▸ WHAT IS BEING ASKED:
Go through the listing and copy every line word for word.

************

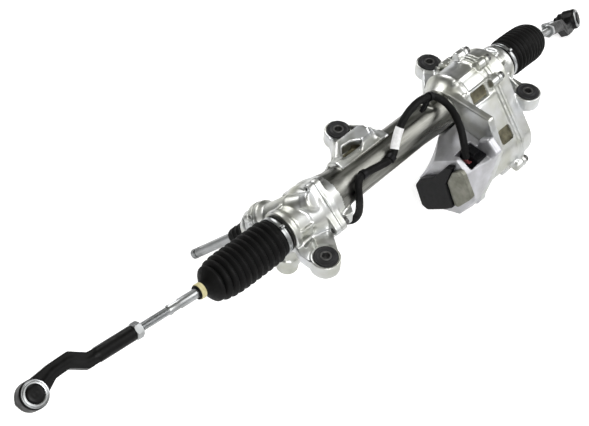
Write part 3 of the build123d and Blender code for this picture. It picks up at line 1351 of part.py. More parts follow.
def boot(plane, side):
    """Hollow ribbed boot with a large cuff on the housing and a small cuff on the rod."""
    curve = boot_curve(plane, side)
    outside = Plane(origin=(0, RACK_Y, 0), x_dir=(side, 0, 0), z_dir=(0, 0, 1))
    grip = Plane(origin=plane.origin + plane.x_dir * BOOT_GRIP, x_dir=plane.x_dir,
                 z_dir=plane.z_dir)
    with BuildPart() as rubber:
        add(bellows(curve, 0.0))
        add(bellows(curve, BOOT_WALL), mode=Mode.SUBTRACT)
        revolve(
            ring(outside, CUFF_FROM, CUFF_TO, NECK_R + CUFF_WALL, NECK_R), axis=about(outside)
        )
        revolve(ring(grip, 0, SMALL_CUFF, SMALL_CUFF_R, SHANK_R + FIT), axis=about(grip))
    return rubber


def band(plane, start, wide, inner, ear):
    """Band clamp: a thin ring with a crimped ear standing out of it."""
    middle = Plane(
        origin=plane.origin + plane.x_dir * (start + wide / 2), x_dir=plane.y_dir,
        z_dir=plane.x_dir,
    )
    with BuildPart() as clamp:
        revolve(ring(plane, start, start + wide, inner + CLAMP_THICK, inner), axis=about(plane))
        with BuildSketch(middle):
            with Locations((0, inner + CLAMP_THICK + ear / 2 - 0.4)):
                Rectangle(ear * 1.3, ear + 0.8)
        extrude(amount=wide / 2, both=True)
        with BuildSketch(middle):
            Circle(inner)
        extrude(amount=wide, both=True, mode=Mode.SUBTRACT)
    return clamp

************

▸ THE ANSWER:
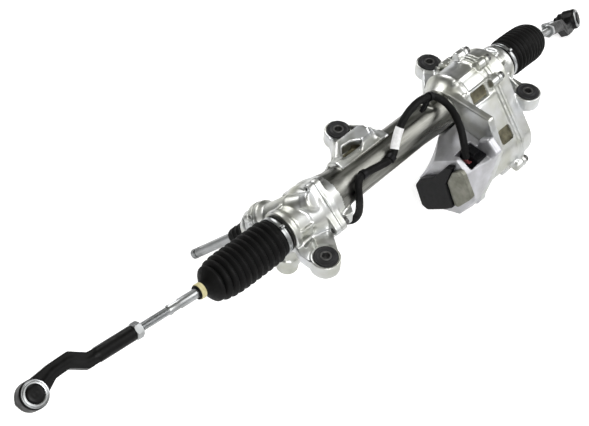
Write part 3 of the build123d and Blender code for this picture. It picks up at line 1351 of part.py. More parts follow.
def boot(plane, side):
    """Hollow ribbed boot with a large cuff on the housing and a small cuff on the rod."""
    curve = boot_curve(plane, side)
    outside = Plane(origin=(0, RACK_Y, 0), x_dir=(side, 0, 0), z_dir=(0, 0, 1))
    grip = Plane(origin=plane.origin + plane.x_dir * BOOT_GRIP, x_dir=plane.x_dir,
                 z_dir=plane.z_dir)
    with BuildPart() as rubber:
        add(bellows(curve, 0.0))
        add(bellows(curve, BOOT_WALL), mode=Mode.SUBTRACT)
        revolve(
            ring(outside, CUFF_FROM, CUFF_TO, NECK_R + CUFF_WALL, NECK_R), axis=about(outside)
        )
        revolve(ring(grip, 0, SMALL_CUFF, SMALL_CUFF_R, SHANK_R + FIT), axis=about(grip))
    return rubber


def band(plane, start, wide, inner, ear):
    """Band clamp: a thin ring with a crimped ear standing out of it."""
    middle = Plane(
        origin=plane.origin + plane.x_dir * (start + wide / 2), x_dir=plane.y_dir,
        z_dir=plane.x_dir,
    )
    with BuildPart() as clamp:
        revolve(ring(plane, start, start + wide, inner + CLAMP_THICK, inner), axis=about(plane))
        with BuildSketch(middle):
            with Locations((0, inner + CLAMP_THICK + ear / 2 - 0.4)):
                Rectangle(ear * 1.3, ear + 0.8)
        extrude(amount=wide / 2, both=True)
        with BuildSketch(middle):
            Circle(inner)
        extrude(amount=wide, both=True, mode=Mode.SUBTRACT)
    return clamp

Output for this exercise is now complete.